### [Written request]
Write out the listing in full, matching it word for word.

### [Listing]

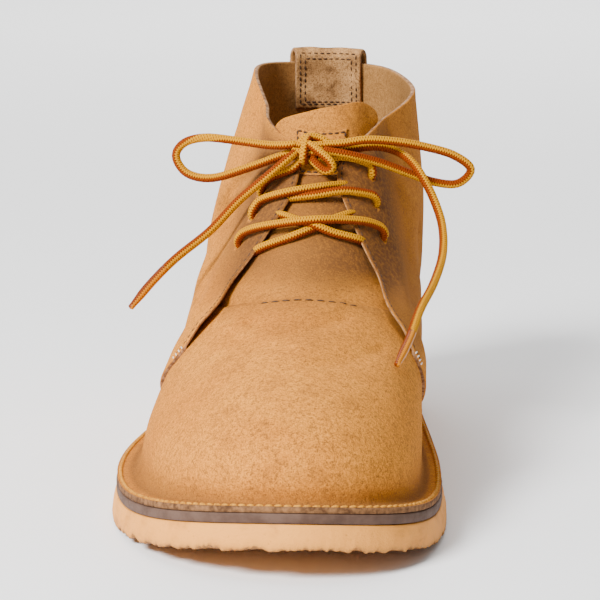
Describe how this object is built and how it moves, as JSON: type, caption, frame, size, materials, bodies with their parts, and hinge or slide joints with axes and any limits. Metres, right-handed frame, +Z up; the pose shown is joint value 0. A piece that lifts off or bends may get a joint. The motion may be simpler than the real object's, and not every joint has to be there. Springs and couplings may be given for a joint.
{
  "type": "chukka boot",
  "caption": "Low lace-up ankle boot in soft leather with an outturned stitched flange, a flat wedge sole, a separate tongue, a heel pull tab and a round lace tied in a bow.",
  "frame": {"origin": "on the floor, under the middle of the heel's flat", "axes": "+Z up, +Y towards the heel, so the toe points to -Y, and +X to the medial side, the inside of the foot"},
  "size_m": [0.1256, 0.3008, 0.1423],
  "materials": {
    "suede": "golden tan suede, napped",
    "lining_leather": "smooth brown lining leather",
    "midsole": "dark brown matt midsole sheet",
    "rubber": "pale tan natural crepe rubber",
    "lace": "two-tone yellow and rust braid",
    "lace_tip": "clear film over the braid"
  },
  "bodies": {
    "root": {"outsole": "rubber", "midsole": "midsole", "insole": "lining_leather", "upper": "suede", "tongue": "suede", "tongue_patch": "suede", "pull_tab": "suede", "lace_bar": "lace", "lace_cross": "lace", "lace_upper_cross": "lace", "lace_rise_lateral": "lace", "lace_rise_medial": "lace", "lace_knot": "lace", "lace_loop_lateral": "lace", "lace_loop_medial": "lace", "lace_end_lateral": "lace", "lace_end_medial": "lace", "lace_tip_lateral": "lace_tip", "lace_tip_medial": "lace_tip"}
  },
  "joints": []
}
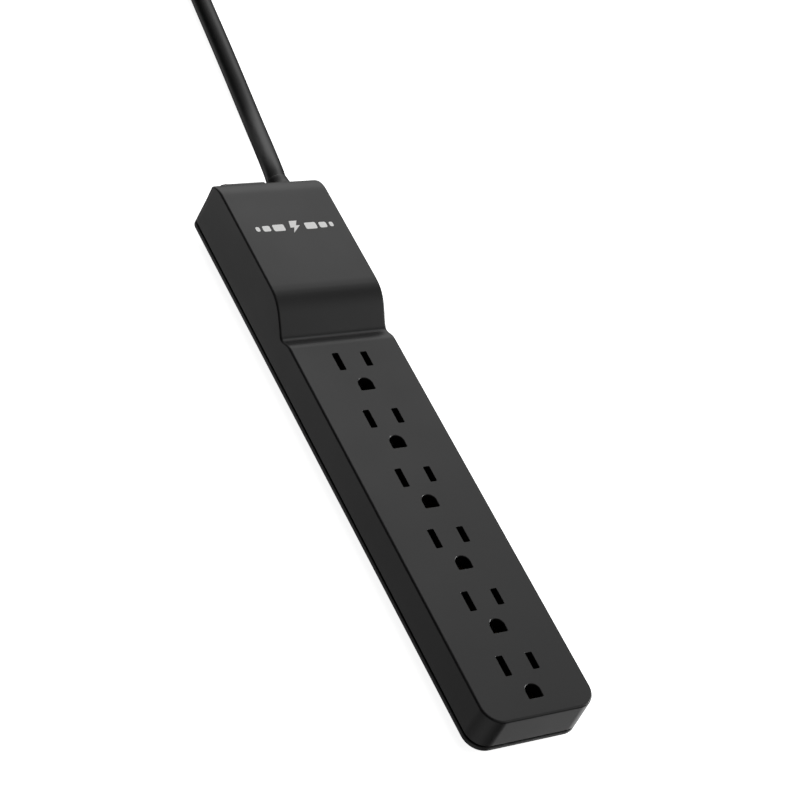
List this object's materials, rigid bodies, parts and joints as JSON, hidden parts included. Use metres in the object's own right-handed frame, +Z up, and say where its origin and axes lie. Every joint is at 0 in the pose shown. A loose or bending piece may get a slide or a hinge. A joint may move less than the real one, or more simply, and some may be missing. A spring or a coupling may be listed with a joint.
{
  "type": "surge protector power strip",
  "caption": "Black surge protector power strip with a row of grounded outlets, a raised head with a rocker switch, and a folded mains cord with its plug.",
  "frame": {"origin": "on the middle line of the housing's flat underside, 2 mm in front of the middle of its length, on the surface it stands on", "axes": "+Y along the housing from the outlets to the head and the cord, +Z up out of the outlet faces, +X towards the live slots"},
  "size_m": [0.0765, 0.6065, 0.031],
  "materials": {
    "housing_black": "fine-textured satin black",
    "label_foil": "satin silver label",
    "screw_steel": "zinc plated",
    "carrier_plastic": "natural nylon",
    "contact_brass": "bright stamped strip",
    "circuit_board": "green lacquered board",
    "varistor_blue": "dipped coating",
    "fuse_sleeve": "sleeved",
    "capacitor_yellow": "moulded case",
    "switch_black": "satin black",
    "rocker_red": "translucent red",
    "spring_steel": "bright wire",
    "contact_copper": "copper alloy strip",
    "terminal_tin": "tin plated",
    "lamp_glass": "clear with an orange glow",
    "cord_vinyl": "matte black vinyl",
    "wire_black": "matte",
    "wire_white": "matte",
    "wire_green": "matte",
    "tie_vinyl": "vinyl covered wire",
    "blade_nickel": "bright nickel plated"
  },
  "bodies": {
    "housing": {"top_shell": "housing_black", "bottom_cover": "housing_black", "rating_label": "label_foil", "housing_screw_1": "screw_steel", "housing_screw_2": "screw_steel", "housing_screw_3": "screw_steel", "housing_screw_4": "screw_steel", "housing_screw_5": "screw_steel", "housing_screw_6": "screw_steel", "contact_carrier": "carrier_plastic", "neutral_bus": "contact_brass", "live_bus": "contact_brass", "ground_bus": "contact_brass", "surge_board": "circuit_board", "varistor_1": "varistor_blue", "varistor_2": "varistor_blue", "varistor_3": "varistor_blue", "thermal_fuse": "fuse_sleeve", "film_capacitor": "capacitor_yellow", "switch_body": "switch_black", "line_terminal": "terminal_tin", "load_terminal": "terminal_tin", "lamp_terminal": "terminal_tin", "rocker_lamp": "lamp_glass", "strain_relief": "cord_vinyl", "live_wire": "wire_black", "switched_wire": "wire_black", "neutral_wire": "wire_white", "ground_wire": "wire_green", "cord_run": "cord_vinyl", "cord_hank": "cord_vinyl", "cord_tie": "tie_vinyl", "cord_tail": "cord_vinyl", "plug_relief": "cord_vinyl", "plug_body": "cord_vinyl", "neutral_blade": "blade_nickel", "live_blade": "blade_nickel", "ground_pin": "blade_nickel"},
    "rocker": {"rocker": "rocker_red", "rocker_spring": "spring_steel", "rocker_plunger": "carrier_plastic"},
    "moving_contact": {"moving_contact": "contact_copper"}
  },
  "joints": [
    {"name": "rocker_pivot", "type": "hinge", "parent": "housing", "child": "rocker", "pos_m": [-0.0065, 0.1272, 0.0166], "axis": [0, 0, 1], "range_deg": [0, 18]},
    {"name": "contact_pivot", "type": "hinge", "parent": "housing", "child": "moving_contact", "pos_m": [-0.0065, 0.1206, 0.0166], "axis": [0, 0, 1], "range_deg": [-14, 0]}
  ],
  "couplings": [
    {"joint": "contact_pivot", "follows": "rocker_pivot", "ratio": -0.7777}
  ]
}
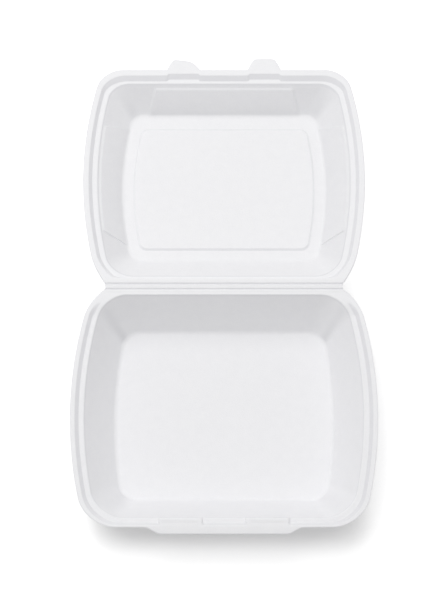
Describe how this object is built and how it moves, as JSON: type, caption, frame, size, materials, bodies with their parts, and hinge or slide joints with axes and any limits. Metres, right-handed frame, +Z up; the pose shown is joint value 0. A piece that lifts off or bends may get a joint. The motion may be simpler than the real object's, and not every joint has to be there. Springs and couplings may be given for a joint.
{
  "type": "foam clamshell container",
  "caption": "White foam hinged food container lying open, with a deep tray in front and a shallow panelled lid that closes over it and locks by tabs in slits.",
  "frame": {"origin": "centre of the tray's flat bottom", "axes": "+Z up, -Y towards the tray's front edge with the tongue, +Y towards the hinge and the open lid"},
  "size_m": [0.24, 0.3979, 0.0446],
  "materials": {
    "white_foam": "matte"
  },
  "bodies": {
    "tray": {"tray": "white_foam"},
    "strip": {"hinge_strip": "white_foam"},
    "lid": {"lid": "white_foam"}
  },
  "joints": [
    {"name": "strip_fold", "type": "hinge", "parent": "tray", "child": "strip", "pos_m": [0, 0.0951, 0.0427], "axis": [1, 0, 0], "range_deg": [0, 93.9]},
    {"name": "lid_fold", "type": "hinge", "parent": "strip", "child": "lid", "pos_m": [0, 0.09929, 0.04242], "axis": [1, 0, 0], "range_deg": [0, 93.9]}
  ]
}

### [Result for this exercise]
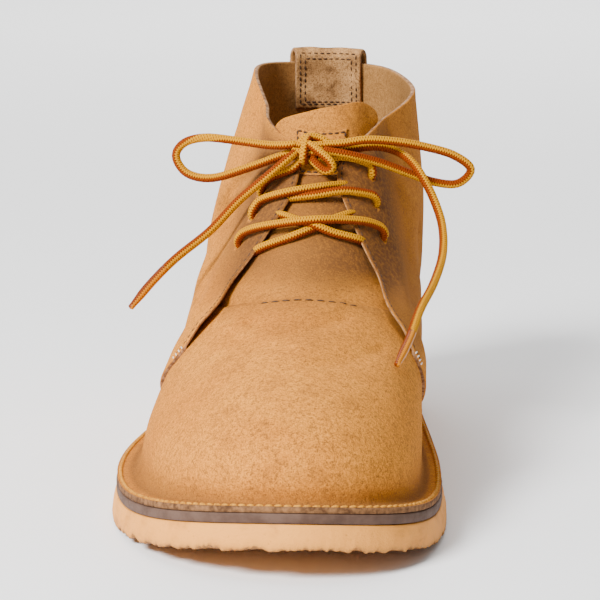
Describe how this object is built and how it moves, as JSON: type, caption, frame, size, materials, bodies with their parts, and hinge or slide joints with axes and any limits. Metres, right-handed frame, +Z up; the pose shown is joint value 0. A piece that lifts off or bends may get a joint. The motion may be simpler than the real object's, and not every joint has to be there. Springs and couplings may be given for a joint.
{
  "type": "chukka boot",
  "caption": "Low lace-up ankle boot in soft leather with an outturned stitched flange, a flat wedge sole, a separate tongue, a heel pull tab and a round lace tied in a bow.",
  "frame": {"origin": "on the floor, under the middle of the heel's flat", "axes": "+Z up, +Y towards the heel, so the toe points to -Y, and +X to the medial side, the inside of the foot"},
  "size_m": [0.1256, 0.3008, 0.1423],
  "materials": {
    "suede": "golden tan suede, napped",
    "lining_leather": "smooth brown lining leather",
    "midsole": "dark brown matt midsole sheet",
    "rubber": "pale tan natural crepe rubber",
    "lace": "two-tone yellow and rust braid",
    "lace_tip": "clear film over the braid"
  },
  "bodies": {
    "root": {"outsole": "rubber", "midsole": "midsole", "insole": "lining_leather", "upper": "suede", "tongue": "suede", "tongue_patch": "suede", "pull_tab": "suede", "lace_bar": "lace", "lace_cross": "lace", "lace_upper_cross": "lace", "lace_rise_lateral": "lace", "lace_rise_medial": "lace", "lace_knot": "lace", "lace_loop_lateral": "lace", "lace_loop_medial": "lace", "lace_end_lateral": "lace", "lace_end_medial": "lace", "lace_tip_lateral": "lace_tip", "lace_tip_medial": "lace_tip"}
  },
  "joints": []
}
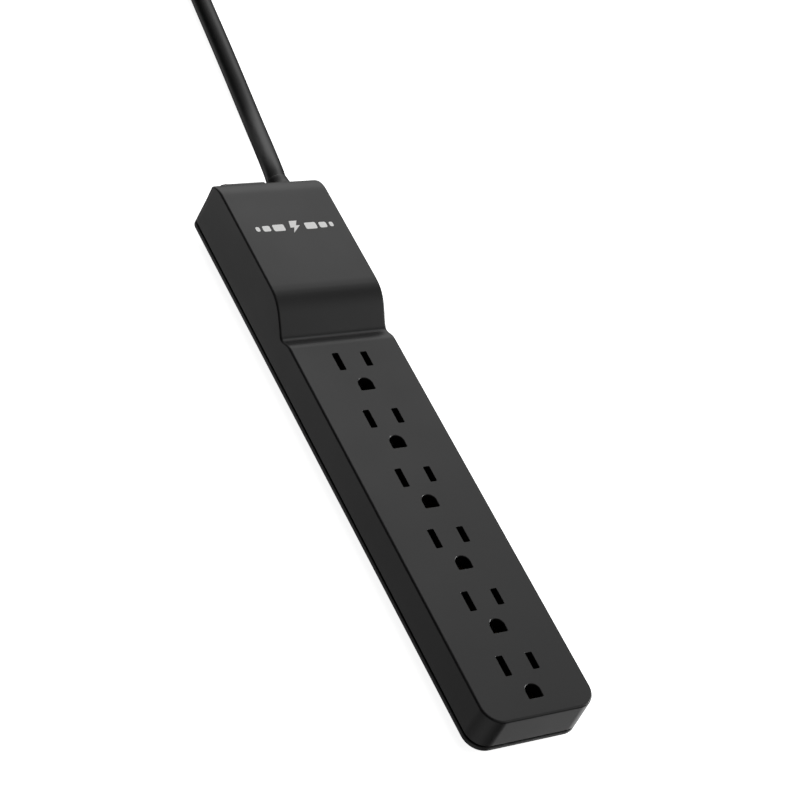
List this object's materials, rigid bodies, parts and joints as JSON, hidden parts included. Use metres in the object's own right-handed frame, +Z up, and say where its origin and axes lie. Every joint is at 0 in the pose shown. A loose or bending piece may get a slide or a hinge. A joint may move less than the real one, or more simply, and some may be missing. A spring or a coupling may be listed with a joint.
{
  "type": "surge protector power strip",
  "caption": "Black surge protector power strip with a row of grounded outlets, a raised head with a rocker switch, and a folded mains cord with its plug.",
  "frame": {"origin": "on the middle line of the housing's flat underside, 2 mm in front of the middle of its length, on the surface it stands on", "axes": "+Y along the housing from the outlets to the head and the cord, +Z up out of the outlet faces, +X towards the live slots"},
  "size_m": [0.0765, 0.6065, 0.031],
  "materials": {
    "housing_black": "fine-textured satin black",
    "label_foil": "satin silver label",
    "screw_steel": "zinc plated",
    "carrier_plastic": "natural nylon",
    "contact_brass": "bright stamped strip",
    "circuit_board": "green lacquered board",
    "varistor_blue": "dipped coating",
    "fuse_sleeve": "sleeved",
    "capacitor_yellow": "moulded case",
    "switch_black": "satin black",
    "rocker_red": "translucent red",
    "spring_steel": "bright wire",
    "contact_copper": "copper alloy strip",
    "terminal_tin": "tin plated",
    "lamp_glass": "clear with an orange glow",
    "cord_vinyl": "matte black vinyl",
    "wire_black": "matte",
    "wire_white": "matte",
    "wire_green": "matte",
    "tie_vinyl": "vinyl covered wire",
    "blade_nickel": "bright nickel plated"
  },
  "bodies": {
    "housing": {"top_shell": "housing_black", "bottom_cover": "housing_black", "rating_label": "label_foil", "housing_screw_1": "screw_steel", "housing_screw_2": "screw_steel", "housing_screw_3": "screw_steel", "housing_screw_4": "screw_steel", "housing_screw_5": "screw_steel", "housing_screw_6": "screw_steel", "contact_carrier": "carrier_plastic", "neutral_bus": "contact_brass", "live_bus": "contact_brass", "ground_bus": "contact_brass", "surge_board": "circuit_board", "varistor_1": "varistor_blue", "varistor_2": "varistor_blue", "varistor_3": "varistor_blue", "thermal_fuse": "fuse_sleeve", "film_capacitor": "capacitor_yellow", "switch_body": "switch_black", "line_terminal": "terminal_tin", "load_terminal": "terminal_tin", "lamp_terminal": "terminal_tin", "rocker_lamp": "lamp_glass", "strain_relief": "cord_vinyl", "live_wire": "wire_black", "switched_wire": "wire_black", "neutral_wire": "wire_white", "ground_wire": "wire_green", "cord_run": "cord_vinyl", "cord_hank": "cord_vinyl", "cord_tie": "tie_vinyl", "cord_tail": "cord_vinyl", "plug_relief": "cord_vinyl", "plug_body": "cord_vinyl", "neutral_blade": "blade_nickel", "live_blade": "blade_nickel", "ground_pin": "blade_nickel"},
    "rocker": {"rocker": "rocker_red", "rocker_spring": "spring_steel", "rocker_plunger": "carrier_plastic"},
    "moving_contact": {"moving_contact": "contact_copper"}
  },
  "joints": [
    {"name": "rocker_pivot", "type": "hinge", "parent": "housing", "child": "rocker", "pos_m": [-0.0065, 0.1272, 0.0166], "axis": [0, 0, 1], "range_deg": [0, 18]},
    {"name": "contact_pivot", "type": "hinge", "parent": "housing", "child": "moving_contact", "pos_m": [-0.0065, 0.1206, 0.0166], "axis": [0, 0, 1], "range_deg": [-14, 0]}
  ],
  "couplings": [
    {"joint": "contact_pivot", "follows": "rocker_pivot", "ratio": -0.7777}
  ]
}
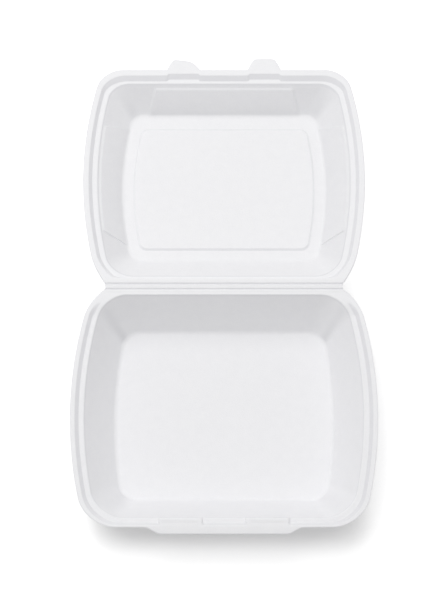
Describe how this object is built and how it moves, as JSON: type, caption, frame, size, materials, bodies with their parts, and hinge or slide joints with axes and any limits. Metres, right-handed frame, +Z up; the pose shown is joint value 0. A piece that lifts off or bends may get a joint. The motion may be simpler than the real object's, and not every joint has to be there. Springs and couplings may be given for a joint.
{
  "type": "foam clamshell container",
  "caption": "White foam hinged food container lying open, with a deep tray in front and a shallow panelled lid that closes over it and locks by tabs in slits.",
  "frame": {"origin": "centre of the tray's flat bottom", "axes": "+Z up, -Y towards the tray's front edge with the tongue, +Y towards the hinge and the open lid"},
  "size_m": [0.24, 0.3979, 0.0446],
  "materials": {
    "white_foam": "matte"
  },
  "bodies": {
    "tray": {"tray": "white_foam"},
    "strip": {"hinge_strip": "white_foam"},
    "lid": {"lid": "white_foam"}
  },
  "joints": [
    {"name": "strip_fold", "type": "hinge", "parent": "tray", "child": "strip", "pos_m": [0, 0.0951, 0.0427], "axis": [1, 0, 0], "range_deg": [0, 93.9]},
    {"name": "lid_fold", "type": "hinge", "parent": "strip", "child": "lid", "pos_m": [0, 0.09929, 0.04242], "axis": [1, 0, 0], "range_deg": [0, 93.9]}
  ]
}